◆ Raw data ◆
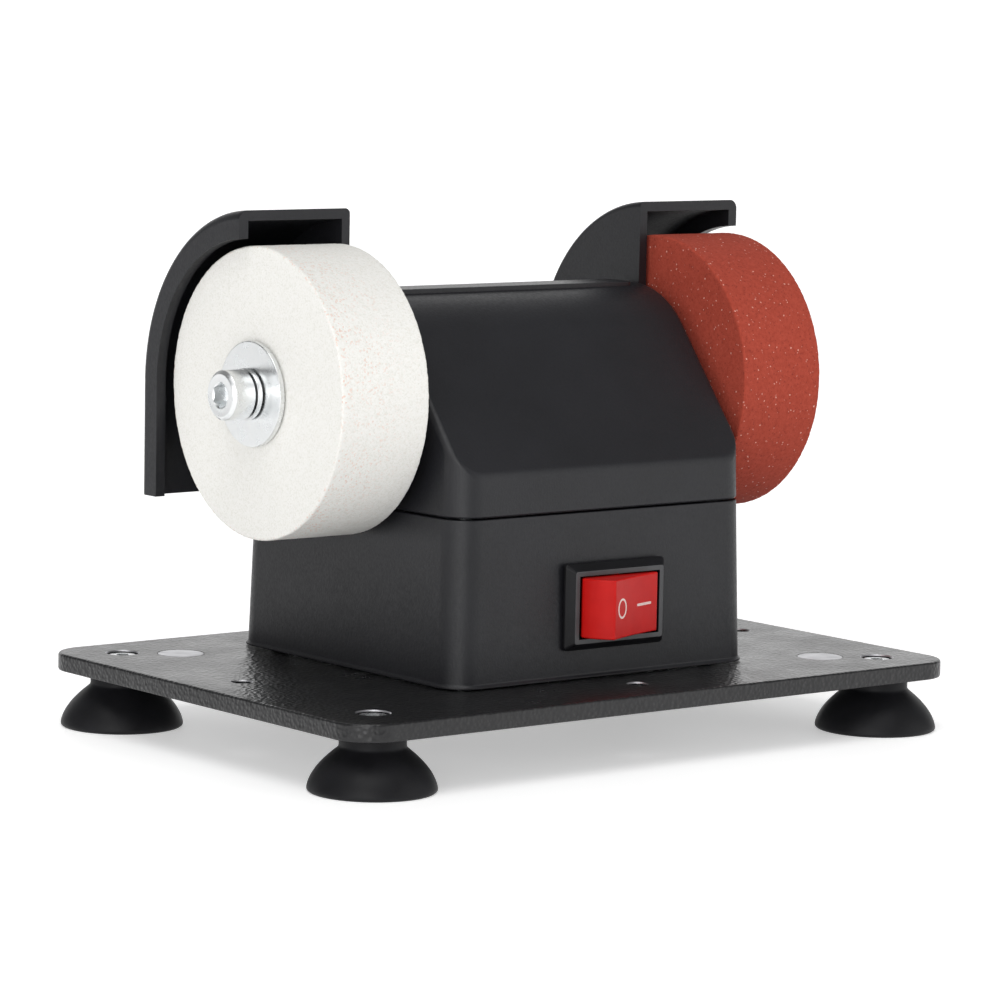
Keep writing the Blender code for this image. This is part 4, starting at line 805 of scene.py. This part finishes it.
def build_switch():
    lo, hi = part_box("switch_body")
    x, z = (lo.x + hi.x) / 2, (lo.z + hi.z) / 2
    front, face = lo.y, lo.y + 1.9 * MM
    hl, hh = (hi.x - lo.x) / 2, (hi.z - lo.z) / 2
    place = at(x, 0, z) @ ALONG_Y
    levels = []
    for inset, out in ((0.0, 0.0), (0.0, 0.40), (0.05, 0.52), (0.15, 0.62), (1.15, 1.78), (1.22, 1.86),
                       (1.32, 1.9)):
        outline = rounded_rect(hl - inset * MM, hh - inset * MM, (0.7 - inset * 0.25) * MM, 5)
        levels.append((outline, -face + out * MM))
    body = stack("bezel", levels, ["switch_black", "bezel_face"], place)
    bl, bh = hl - 1.7 * MM, hh - 1.2 * MM
    join(body, prism("box", rounded_rect(bl, bh, 0.5 * MM, 4), -hi.y, -face + 0.2 * MM, (), place))
    pivot_y = front + 1.8 * MM
    room_r, room_h, gap = 8.9 * MM, 5.45 * MM, 0.3 * MM
    cut(body, prism("room", rect(-room_r, room_r, -room_h, room_h), -face - 9.5 * MM, -front + MM, (), place),
        prism("pins", ring(1.2 * MM, 32), z - 6.05 * MM, z + 6.05 * MM, (), at(x, pivot_y, 0)))
    for tag in ("left", "right"):
        a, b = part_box("switch_spade_" + tag)
        cut(body, prism("slot", rect(a.x - gap, b.x + gap, hi.y - 3 * MM, hi.y + MM), a.z - gap, b.z + gap))
    for poly in body.data.polygons:
        c = poly.center
        if c.y < front + 0.03 * MM and poly.normal.y < -0.8:
            poly.material_index = 1
    done(body, "frame", "switch_black", "switch_body")
    # rocker: a drum about its pivot with the finger face cut across it, rounded along its edges
    r, half_face, h = 8.6 * MM, 7.2 * MM, 5.15 * MM
    depth = math.sqrt(r * r - half_face ** 2)
    end = math.degrees(math.atan2(-depth, half_face))
    dip = 0.35 * MM
    outline = []
    for k in range(13):
        u = -1 + 2 * k / 12
        outline.append((half_face * u, -depth + dip * (1 - u * u)))
    outline += arc(r, end, 8.0, 22)[1:] + [(2.4 * MM, 5.6 * MM), (-2.4 * MM, 5.6 * MM)]
    outline += arc(r, 172.0, 180.0 - end, 22)[:-1]
    turn = at(x, pivot_y, z) @ Matrix.Rotation(math.radians(TIPPED), 4, "Z")
    rocker = prism("rocker", outline, -h, h, ["rocker_red"], turn)
    ease(rocker, 0.28 * MM, 3, 30.0)
    join(rocker, prism("pin", ring(0.9 * MM, 32), -5.75 * MM, 5.75 * MM, (), turn))
    done(rocker, "rocker", "rocker_red", "switch_rocker")

    def on_face(u, v, up):
        """A point on the finger face: u along it, v up, lifted off it."""
        w = u / half_face
        return turn @ Vector((u, -depth + dip * (1 - w * w) - up, v))

    def mark(name, loop_out, loop_in):
        bm = bmesh.new()
        rows = []
        under, proud = -0.05 * MM, 0.035 * MM
        for loop, up in ((loop_out, under), (loop_out, proud), (loop_in, proud), (loop_in, under)):
            rows.append([bm.verts.new(on_face(u, v, up)) for u, v in loop])
        n = len(rows[0])
        for a, b in zip(rows, rows[1:] + rows[:1]):
            for i in range(n):
                j = (i + 1) % n
                bm.faces.new((a[i], a[j], b[j], b[i]))
        made = wrap(name, bm, ["mark_white"])
        done(made, "rocker", "rocker_red", flat=False)

    def oval(a, b):
        return [(a * x - 4.5 * MM, b * y) for x, y in ring(1.0, 48)]

    mark("mark_off", oval(1.55 * MM, 1.75 * MM), oval(1.2 * MM, 1.4 * MM))
    bar = rounded_rect(2.2 * MM, 0.21 * MM, 0.12 * MM, 4, (3.0 * MM, 0.0))
    inner = rounded_rect(2.0 * MM, 0.02 * MM, 0.015 * MM, 4, (3.0 * MM, 0.0))
    mark("mark_on", bar, inner)


def build_inlet():
    lo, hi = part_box("dc_inlet")
    c = (lo + hi) / 2
    place = at(c.x, 0, c.z) @ ALONG_Y @ Matrix.Rotation(math.pi, 4, "X")
    out, back = hi.y, lo.y
    seat = out - 1.2 * MM
    shell = soft([(2.85 * MM, out), (5.6 * MM, out), (5.6 * MM, seat), (3.9 * MM, seat), (3.9 * MM, back)],
                 0.3 * MM)[1:-1]
    profile = [(0.0, out - 0.6 * MM), (0.75 * MM, out - 0.6 * MM), (1.05 * MM, out - 0.9 * MM),
               (1.05 * MM, out - 9 * MM), (2.85 * MM, out - 9 * MM), (2.85 * MM, out - 0.3 * MM),
               (3.1 * MM, out)] + shell
    profile += [(3.9 * MM, back + 0.2 * MM), (3.7 * MM, back), (0.0, back)]
    jack = turned("jack", profile, 64, ["switch_black"], place)
    done(jack, "frame", "switch_black", "dc_inlet")


build_plate()
build_feet()
build_lower()
build_upper()
build_guards()
build_wheels()
build_switch()
build_inlet()

# ---- finishes of the CAD nodes that stay --------------------------------------------------------
KEPT = {
    "zinc": ("case_screw_", "inner_flange_"),
    "black_steel": ("guard_screw_",),
    "steel": ("arbor_", "motor_shaft", "rotor_core", "inlet_nut"),
    "motor_steel": ("motor_can",),
    "nylon": ("motor_end_cap",),
    "brass": ("bushing_", "motor_tab_", "switch_spade_"),
    "ferrite": ("magnet_",),
    "carbon": ("brush_",),
    "copper": ("winding_", "commutator"),
    "wire_red": ("lead_inlet_switch", "lead_switch_motor"),
    "wire_black": ("lead_inlet_motor",),
}
for node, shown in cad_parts.items():
    for mat, starts in KEPT.items():
        if not shown.hide_render and node.startswith(starts):
            shown.data.materials.clear()
            shown.data.materials.append(M[mat])
bpy.data.collections.remove(CUTTERS)

# ---- floor, light, camera -----------------------------------------------------------------------
floor_tone = Finish("pale_floor", specular=0.2)
floor_tone.colour(floor_tone.ramp(floor_tone.noise(400.0, 2.0), (0.3, 0.90), (0.7, 0.92)))
floor_tone.rough(floor_tone.noise(50.0), 0.55, 0.6)
floor_tone.bsdf.inputs["Emission Color"].default_value = (1.0, 1.0, 1.0, 1.0)
floor_tone.bsdf.inputs["Emission Strength"].default_value = 0.42
bm = bmesh.new()
bmesh.ops.create_grid(bm, x_segments=2, y_segments=2, size=40.0)
mesh = bpy.data.meshes.new("floor")
bm.to_mesh(mesh)
bm.free()
mesh.materials.append(floor_tone.mat)
floor = bpy.data.objects.new("floor", mesh)
scene.collection.objects.link(floor)

world = bpy.data.worlds.new("studio")
scene.world = world
world.use_nodes = True
tree = world.node_tree
back = tree.nodes["Background"]
sky = tree.nodes.new("ShaderNodeTexCoord").outputs["Generated"]


def softbox(total, direction, wide, edge, level):
    """Adds a soft round light on the studio's walls: full inside wide degrees, gone at edge."""
    dot = tree.nodes.new("ShaderNodeVectorMath")
    dot.operation = "DOT_PRODUCT"
    tree.links.new(sky, dot.inputs[0])
    dot.inputs[1].default_value = Vector(direction).normalized()
    fade = tree.nodes.new("ShaderNodeMapRange")
    fade.interpolation_type = "SMOOTHSTEP"
    fade.inputs["From Min"].default_value = math.cos(math.radians(edge))
    fade.inputs["From Max"].default_value = math.cos(math.radians(wide))
    fade.inputs["To Max"].default_value = level
    tree.links.new(dot.outputs["Value"], fade.inputs["Value"])
    add = tree.nodes.new("ShaderNodeMath")
    tree.links.new(fade.outputs["Result"], add.inputs[0])
    if isinstance(total, float):
        add.inputs[1].default_value = total
    else:
        tree.links.new(total, add.inputs[1])
    return add.outputs[0]


glow = softbox(0.22, (0.617, -0.778, 0.10), 14, 40, 1.0)        # front right, over an even dim studio
glow = softbox(glow, (0.617, 0.778, 0.10), 20, 48, 1.1)         # rear right
glow = softbox(glow, (-0.84, -0.52, 0.14), 12, 36, 1.8)         # front left
glow = softbox(glow, (-0.28, -0.25, 0.92), 8, 30, 2.8)          # overhead
tree.links.new(glow, back.inputs["Strength"])
back.inputs["Color"].default_value = (1.0, 1.0, 1.0, 1.0)
scene.view_settings.view_transform = "Standard"


data = bpy.data.lights.new("key", "AREA")
data.shape = "RECTANGLE"
data.size = data.size_y = 0.35
data.energy = 0.7
key = bpy.data.objects.new("key", data)
scene.collection.objects.link(key)
key.location = (-0.62, -0.60, 0.22)
key.rotation_mode = "QUATERNION"
key.rotation_quaternion = (Vector((0.0, 0.0, 0.05)) - key.location).to_track_quat("-Z", "Y")

# from the front left and a little above, through a long lens
YAW, PITCH, ROLL = math.radians(-38.407), math.radians(-6.844), math.radians(1.101)
CAMERA_AT = (-0.474962, -0.597534, 0.132229)
ahead = Vector((-math.sin(YAW) * math.cos(PITCH), math.cos(YAW) * math.cos(PITCH), math.sin(PITCH)))
right = ahead.cross(Vector((0, 0, 1))).normalized()
up = right.cross(ahead)
across = right * math.cos(ROLL) + up * math.sin(ROLL)
over = up * math.cos(ROLL) - right * math.sin(ROLL)
data = bpy.data.cameras.new("camera")
data.sensor_width = 36.0
data.lens = 156.25
data.clip_start, data.clip_end = 0.05, 20.0
camera = bpy.data.objects.new("camera", data)
scene.collection.objects.link(camera)
turn = Matrix((across, over, -ahead)).transposed().to_4x4()
camera.matrix_world = Matrix.Translation(CAMERA_AT) @ turn
scene.camera = camera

◆ Aim of the task ◆
From the data, list each line in which the string "scene" appears.

◆ Solution ◆
Keep writing the Blender code for this image. This is part 4, starting at line 805 of scene.py. This part finishes it.
scene.collection.objects.link(floor)
scene.world = world
scene.view_settings.view_transform = "Standard"
scene.collection.objects.link(key)
scene.collection.objects.link(camera)
scene.camera = camera